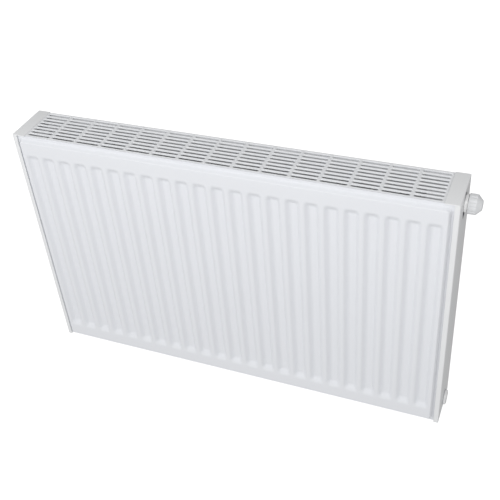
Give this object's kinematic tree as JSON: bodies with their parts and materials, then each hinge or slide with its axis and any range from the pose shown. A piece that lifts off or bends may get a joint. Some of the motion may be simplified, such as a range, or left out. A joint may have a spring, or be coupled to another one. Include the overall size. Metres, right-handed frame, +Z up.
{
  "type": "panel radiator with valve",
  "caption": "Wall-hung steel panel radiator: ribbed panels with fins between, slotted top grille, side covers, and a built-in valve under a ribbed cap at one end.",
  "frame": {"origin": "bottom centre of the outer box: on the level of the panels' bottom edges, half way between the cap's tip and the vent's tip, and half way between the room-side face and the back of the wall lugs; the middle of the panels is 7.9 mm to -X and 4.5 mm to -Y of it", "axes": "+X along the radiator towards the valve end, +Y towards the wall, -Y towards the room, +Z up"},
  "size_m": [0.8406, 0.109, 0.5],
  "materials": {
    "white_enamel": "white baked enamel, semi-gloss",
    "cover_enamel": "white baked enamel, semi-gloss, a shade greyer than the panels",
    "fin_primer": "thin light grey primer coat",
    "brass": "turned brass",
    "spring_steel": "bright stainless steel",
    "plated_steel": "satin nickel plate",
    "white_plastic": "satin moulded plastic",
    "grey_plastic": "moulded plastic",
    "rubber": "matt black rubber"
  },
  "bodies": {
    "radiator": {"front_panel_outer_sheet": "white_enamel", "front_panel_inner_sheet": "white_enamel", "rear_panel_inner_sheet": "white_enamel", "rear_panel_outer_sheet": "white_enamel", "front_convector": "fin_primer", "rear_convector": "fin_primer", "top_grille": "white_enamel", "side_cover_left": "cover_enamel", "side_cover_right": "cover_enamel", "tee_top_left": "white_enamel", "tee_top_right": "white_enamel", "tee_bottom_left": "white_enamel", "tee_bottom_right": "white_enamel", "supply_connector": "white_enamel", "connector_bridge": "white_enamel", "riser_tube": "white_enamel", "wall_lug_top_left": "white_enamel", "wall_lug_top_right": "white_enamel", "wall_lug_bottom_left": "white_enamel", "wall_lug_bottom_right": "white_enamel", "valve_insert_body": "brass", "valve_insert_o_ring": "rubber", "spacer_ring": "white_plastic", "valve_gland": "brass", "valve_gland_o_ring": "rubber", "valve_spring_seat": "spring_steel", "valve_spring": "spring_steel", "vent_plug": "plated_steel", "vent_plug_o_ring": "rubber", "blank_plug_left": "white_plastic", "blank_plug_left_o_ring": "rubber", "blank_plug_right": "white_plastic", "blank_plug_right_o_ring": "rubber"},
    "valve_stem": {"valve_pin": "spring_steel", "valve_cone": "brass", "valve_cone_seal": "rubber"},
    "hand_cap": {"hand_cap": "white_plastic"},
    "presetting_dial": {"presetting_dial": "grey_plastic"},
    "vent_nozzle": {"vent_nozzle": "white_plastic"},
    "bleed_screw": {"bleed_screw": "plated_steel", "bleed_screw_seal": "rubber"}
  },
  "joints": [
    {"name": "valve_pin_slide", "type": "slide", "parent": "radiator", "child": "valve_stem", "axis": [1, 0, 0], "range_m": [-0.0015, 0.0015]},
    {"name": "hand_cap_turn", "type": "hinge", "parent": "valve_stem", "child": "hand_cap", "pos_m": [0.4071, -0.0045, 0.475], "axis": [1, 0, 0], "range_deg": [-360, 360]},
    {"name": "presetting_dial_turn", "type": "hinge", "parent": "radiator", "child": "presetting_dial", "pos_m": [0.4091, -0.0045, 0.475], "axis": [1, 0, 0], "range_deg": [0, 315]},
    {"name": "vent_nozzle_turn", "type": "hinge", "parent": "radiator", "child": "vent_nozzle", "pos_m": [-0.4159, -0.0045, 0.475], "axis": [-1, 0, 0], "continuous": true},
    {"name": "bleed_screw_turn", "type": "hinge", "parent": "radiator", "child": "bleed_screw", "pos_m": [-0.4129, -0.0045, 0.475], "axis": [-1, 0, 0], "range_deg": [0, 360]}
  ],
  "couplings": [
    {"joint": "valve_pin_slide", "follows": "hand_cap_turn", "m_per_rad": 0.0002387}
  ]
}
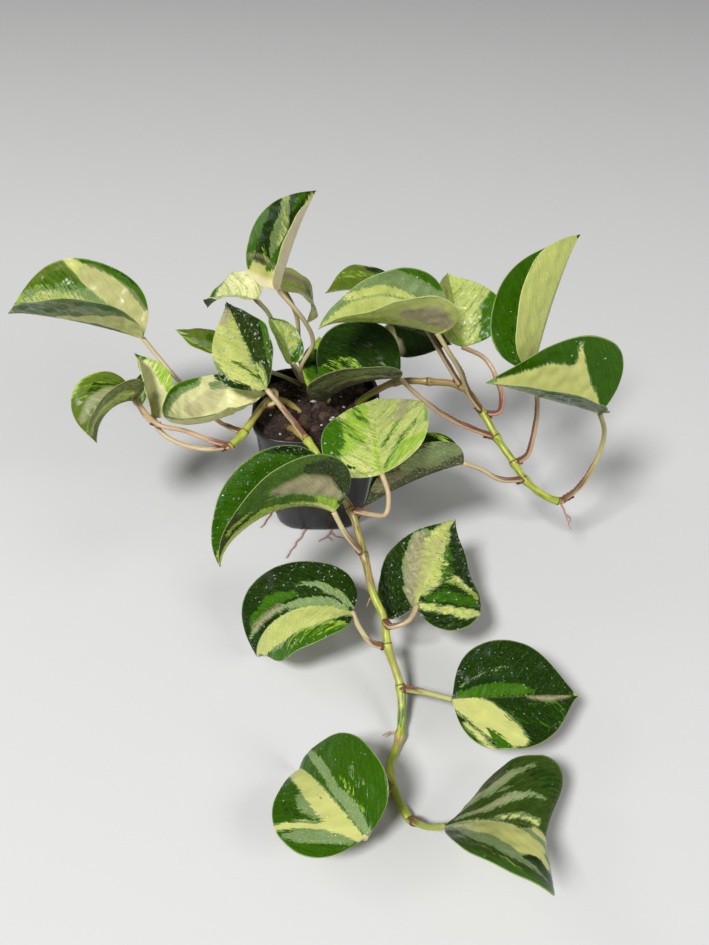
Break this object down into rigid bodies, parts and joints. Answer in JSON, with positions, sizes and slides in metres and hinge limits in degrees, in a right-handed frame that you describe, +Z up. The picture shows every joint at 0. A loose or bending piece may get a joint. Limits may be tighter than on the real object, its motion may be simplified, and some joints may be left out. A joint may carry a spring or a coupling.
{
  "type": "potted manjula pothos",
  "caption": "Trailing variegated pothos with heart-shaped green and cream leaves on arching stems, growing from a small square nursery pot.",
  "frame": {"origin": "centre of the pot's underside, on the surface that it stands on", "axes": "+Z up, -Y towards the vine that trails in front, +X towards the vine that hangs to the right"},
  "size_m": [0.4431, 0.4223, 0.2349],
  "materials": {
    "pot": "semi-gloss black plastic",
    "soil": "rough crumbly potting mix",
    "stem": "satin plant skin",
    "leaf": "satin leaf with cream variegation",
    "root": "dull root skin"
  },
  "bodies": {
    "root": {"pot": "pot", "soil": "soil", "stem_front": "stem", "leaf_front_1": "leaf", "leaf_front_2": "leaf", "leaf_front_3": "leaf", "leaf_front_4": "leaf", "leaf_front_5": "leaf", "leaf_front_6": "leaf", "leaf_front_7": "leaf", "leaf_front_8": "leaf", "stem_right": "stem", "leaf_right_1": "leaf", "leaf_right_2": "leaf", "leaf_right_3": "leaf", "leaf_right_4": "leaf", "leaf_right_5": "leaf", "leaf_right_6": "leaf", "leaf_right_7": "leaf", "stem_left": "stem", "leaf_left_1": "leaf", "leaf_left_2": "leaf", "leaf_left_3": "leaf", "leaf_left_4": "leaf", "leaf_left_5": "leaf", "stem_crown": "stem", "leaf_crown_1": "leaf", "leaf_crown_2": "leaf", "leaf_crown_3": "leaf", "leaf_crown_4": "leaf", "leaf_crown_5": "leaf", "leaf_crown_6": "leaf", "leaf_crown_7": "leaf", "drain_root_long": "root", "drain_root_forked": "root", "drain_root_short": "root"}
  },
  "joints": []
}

◆ Aim
Print the whole listing exactly as it is.

◆ Response for this exercise
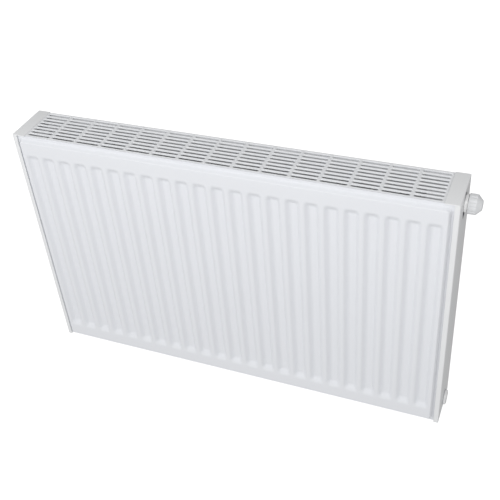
Give this object's kinematic tree as JSON: bodies with their parts and materials, then each hinge or slide with its axis and any range from the pose shown. A piece that lifts off or bends may get a joint. Some of the motion may be simplified, such as a range, or left out. A joint may have a spring, or be coupled to another one. Include the overall size. Metres, right-handed frame, +Z up.
{
  "type": "panel radiator with valve",
  "caption": "Wall-hung steel panel radiator: ribbed panels with fins between, slotted top grille, side covers, and a built-in valve under a ribbed cap at one end.",
  "frame": {"origin": "bottom centre of the outer box: on the level of the panels' bottom edges, half way between the cap's tip and the vent's tip, and half way between the room-side face and the back of the wall lugs; the middle of the panels is 7.9 mm to -X and 4.5 mm to -Y of it", "axes": "+X along the radiator towards the valve end, +Y towards the wall, -Y towards the room, +Z up"},
  "size_m": [0.8406, 0.109, 0.5],
  "materials": {
    "white_enamel": "white baked enamel, semi-gloss",
    "cover_enamel": "white baked enamel, semi-gloss, a shade greyer than the panels",
    "fin_primer": "thin light grey primer coat",
    "brass": "turned brass",
    "spring_steel": "bright stainless steel",
    "plated_steel": "satin nickel plate",
    "white_plastic": "satin moulded plastic",
    "grey_plastic": "moulded plastic",
    "rubber": "matt black rubber"
  },
  "bodies": {
    "radiator": {"front_panel_outer_sheet": "white_enamel", "front_panel_inner_sheet": "white_enamel", "rear_panel_inner_sheet": "white_enamel", "rear_panel_outer_sheet": "white_enamel", "front_convector": "fin_primer", "rear_convector": "fin_primer", "top_grille": "white_enamel", "side_cover_left": "cover_enamel", "side_cover_right": "cover_enamel", "tee_top_left": "white_enamel", "tee_top_right": "white_enamel", "tee_bottom_left": "white_enamel", "tee_bottom_right": "white_enamel", "supply_connector": "white_enamel", "connector_bridge": "white_enamel", "riser_tube": "white_enamel", "wall_lug_top_left": "white_enamel", "wall_lug_top_right": "white_enamel", "wall_lug_bottom_left": "white_enamel", "wall_lug_bottom_right": "white_enamel", "valve_insert_body": "brass", "valve_insert_o_ring": "rubber", "spacer_ring": "white_plastic", "valve_gland": "brass", "valve_gland_o_ring": "rubber", "valve_spring_seat": "spring_steel", "valve_spring": "spring_steel", "vent_plug": "plated_steel", "vent_plug_o_ring": "rubber", "blank_plug_left": "white_plastic", "blank_plug_left_o_ring": "rubber", "blank_plug_right": "white_plastic", "blank_plug_right_o_ring": "rubber"},
    "valve_stem": {"valve_pin": "spring_steel", "valve_cone": "brass", "valve_cone_seal": "rubber"},
    "hand_cap": {"hand_cap": "white_plastic"},
    "presetting_dial": {"presetting_dial": "grey_plastic"},
    "vent_nozzle": {"vent_nozzle": "white_plastic"},
    "bleed_screw": {"bleed_screw": "plated_steel", "bleed_screw_seal": "rubber"}
  },
  "joints": [
    {"name": "valve_pin_slide", "type": "slide", "parent": "radiator", "child": "valve_stem", "axis": [1, 0, 0], "range_m": [-0.0015, 0.0015]},
    {"name": "hand_cap_turn", "type": "hinge", "parent": "valve_stem", "child": "hand_cap", "pos_m": [0.4071, -0.0045, 0.475], "axis": [1, 0, 0], "range_deg": [-360, 360]},
    {"name": "presetting_dial_turn", "type": "hinge", "parent": "radiator", "child": "presetting_dial", "pos_m": [0.4091, -0.0045, 0.475], "axis": [1, 0, 0], "range_deg": [0, 315]},
    {"name": "vent_nozzle_turn", "type": "hinge", "parent": "radiator", "child": "vent_nozzle", "pos_m": [-0.4159, -0.0045, 0.475], "axis": [-1, 0, 0], "continuous": true},
    {"name": "bleed_screw_turn", "type": "hinge", "parent": "radiator", "child": "bleed_screw", "pos_m": [-0.4129, -0.0045, 0.475], "axis": [-1, 0, 0], "range_deg": [0, 360]}
  ],
  "couplings": [
    {"joint": "valve_pin_slide", "follows": "hand_cap_turn", "m_per_rad": 0.0002387}
  ]
}
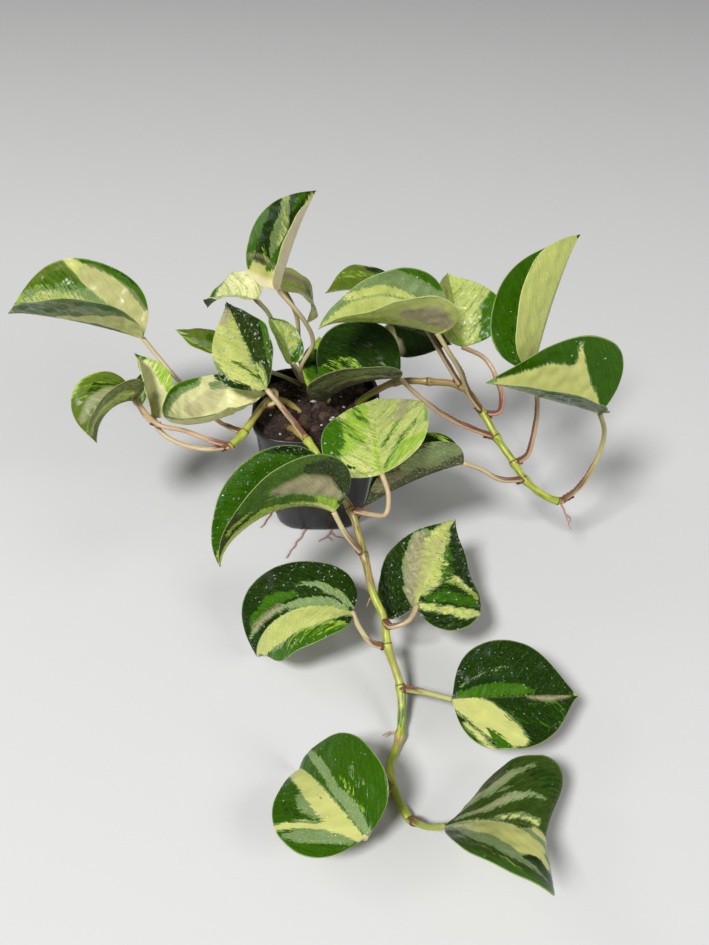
Break this object down into rigid bodies, parts and joints. Answer in JSON, with positions, sizes and slides in metres and hinge limits in degrees, in a right-handed frame that you describe, +Z up. The picture shows every joint at 0. A loose or bending piece may get a joint. Limits may be tighter than on the real object, its motion may be simplified, and some joints may be left out. A joint may carry a spring or a coupling.
{
  "type": "potted manjula pothos",
  "caption": "Trailing variegated pothos with heart-shaped green and cream leaves on arching stems, growing from a small square nursery pot.",
  "frame": {"origin": "centre of the pot's underside, on the surface that it stands on", "axes": "+Z up, -Y towards the vine that trails in front, +X towards the vine that hangs to the right"},
  "size_m": [0.4431, 0.4223, 0.2349],
  "materials": {
    "pot": "semi-gloss black plastic",
    "soil": "rough crumbly potting mix",
    "stem": "satin plant skin",
    "leaf": "satin leaf with cream variegation",
    "root": "dull root skin"
  },
  "bodies": {
    "root": {"pot": "pot", "soil": "soil", "stem_front": "stem", "leaf_front_1": "leaf", "leaf_front_2": "leaf", "leaf_front_3": "leaf", "leaf_front_4": "leaf", "leaf_front_5": "leaf", "leaf_front_6": "leaf", "leaf_front_7": "leaf", "leaf_front_8": "leaf", "stem_right": "stem", "leaf_right_1": "leaf", "leaf_right_2": "leaf", "leaf_right_3": "leaf", "leaf_right_4": "leaf", "leaf_right_5": "leaf", "leaf_right_6": "leaf", "leaf_right_7": "leaf", "stem_left": "stem", "leaf_left_1": "leaf", "leaf_left_2": "leaf", "leaf_left_3": "leaf", "leaf_left_4": "leaf", "leaf_left_5": "leaf", "stem_crown": "stem", "leaf_crown_1": "leaf", "leaf_crown_2": "leaf", "leaf_crown_3": "leaf", "leaf_crown_4": "leaf", "leaf_crown_5": "leaf", "leaf_crown_6": "leaf", "leaf_crown_7": "leaf", "drain_root_long": "root", "drain_root_forked": "root", "drain_root_short": "root"}
  },
  "joints": []
}